My midterms follow a similar format: I give them a passage, they identify author, title, and unpack the significance of the passage. I had much the same problem in my first semester here, with some terrible terrible grades on the first midterms. And so I decided that I was going to give them LOTS of practice doing the format as quizzes, with lots of low-stakes lead-up.

The first quiz is a take-home completion quiz on the poem discussed in the first class (I always quiz them on material already discussed, so it's more a mastery assessment than a reading one). Then I give them a live-graded take-home. Each of the first two is returned with a "key" that explains what constitutes a poor, satisfactory, or excellent response, and how student actually have to use INDEPENDENT THINKING to generate an excellent response.

Then the quizzes come once or twice a week, always with a passage discussed in the previous class. By the time the midterm rolls around, students are well acquainted with the format and expectations, and I can be fairly sure that the midterm assesses actual learning, rather than simply their ability to intuit the expectations of the exam format.

In fact that reminds me. I want to give a quiz today.

Lucky Jane said...

(((Sis)))

Can I get an "amen" for the above? I've been having this conversation a lot lately, particularly with colleagues who've been on hiatus from teaching gen-ed classes. I think what the poor performance boils down to is that so many students underestimate the humanities. For a generation in which everyone gets a trophy, everyone's interpretation is valid, right? No.

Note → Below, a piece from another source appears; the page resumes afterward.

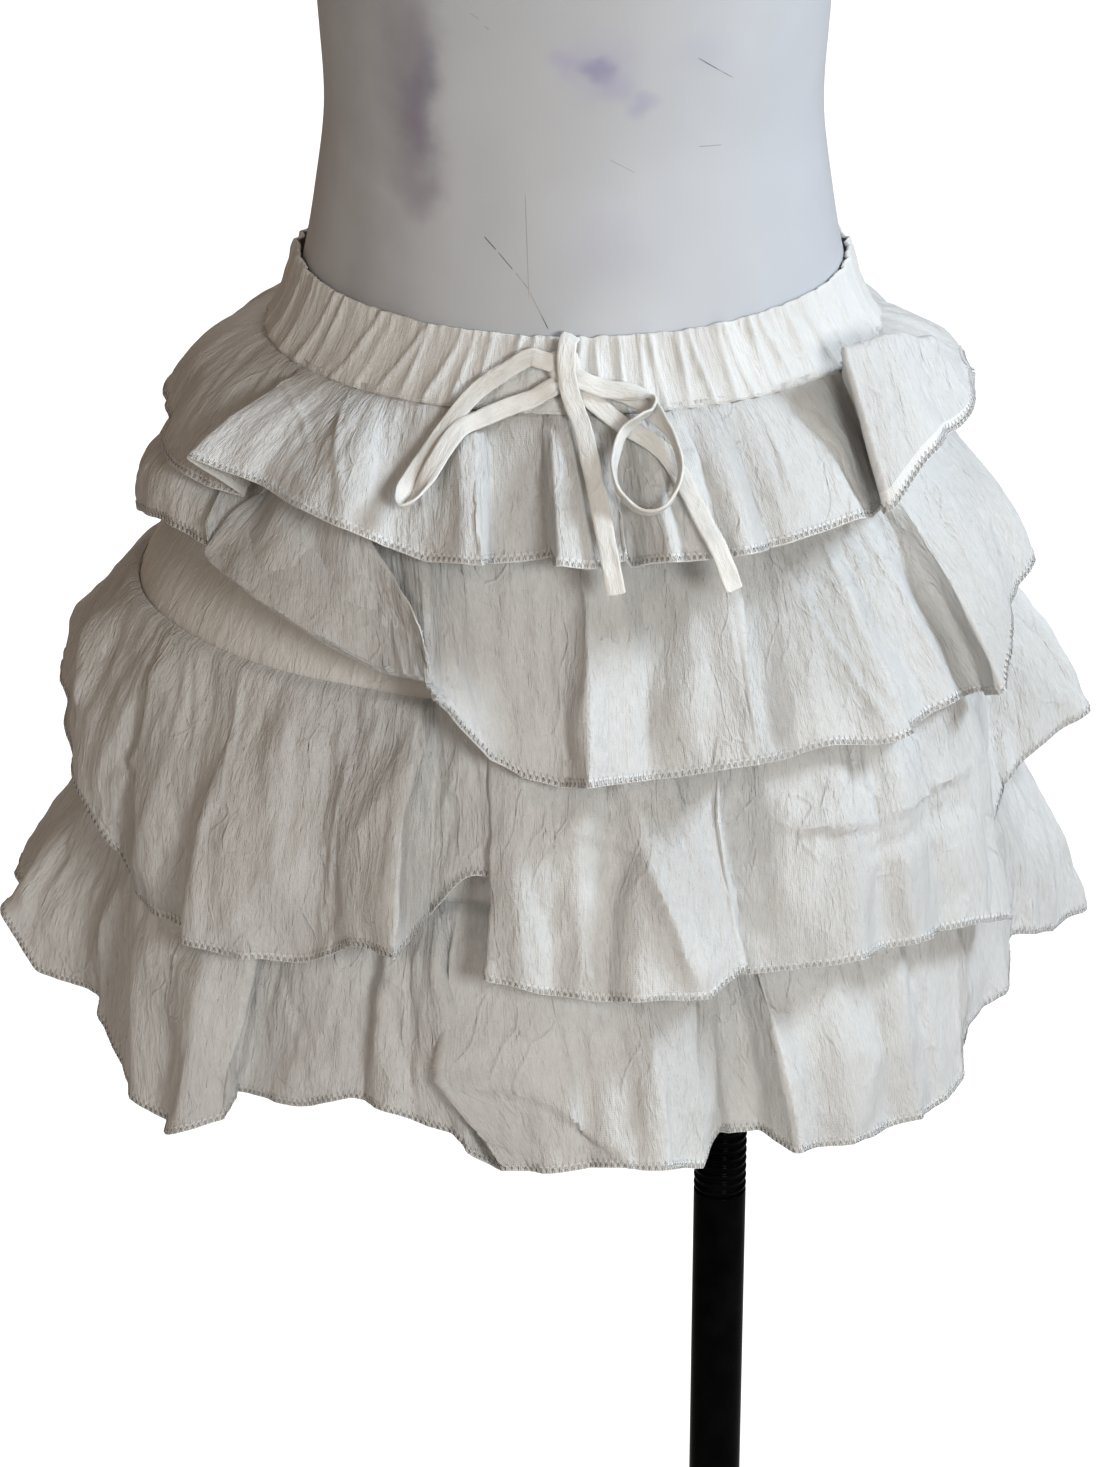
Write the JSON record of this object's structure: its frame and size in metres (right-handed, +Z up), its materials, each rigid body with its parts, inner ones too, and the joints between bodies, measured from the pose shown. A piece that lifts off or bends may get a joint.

Because I don't like watching people take exams, all mine are take-home, open-book, open-note ones. Yet 45% of the dears in my big gen-ed lecture earned ≤D. In the week since those exams were returned, however, the lecture hall has been a surprisingly serious, civil place. (It helps that my TAs have done what I've done in actually commenting on the essay exams, so—it seems—students know where they could have improved.) Students whom I suspected of not even owning the required textbooks have been following along, marking up their books, as I have urged them to do all semester.

What I'm saying is that, if they're smart, or intend to stay in college, or know what's good for them, they (your students and mine) will learn from their mistakes. I wouldn't be surprised to see a dramatic improvement on the next exam.

But yeah: it is unsettling when students perform so poorly that we wonder if we're not properly doing our jobs. You are doing exactly what you should be doing, so have faith that your students will rise to your challenges. They'll be learning when they do so. Hang in there!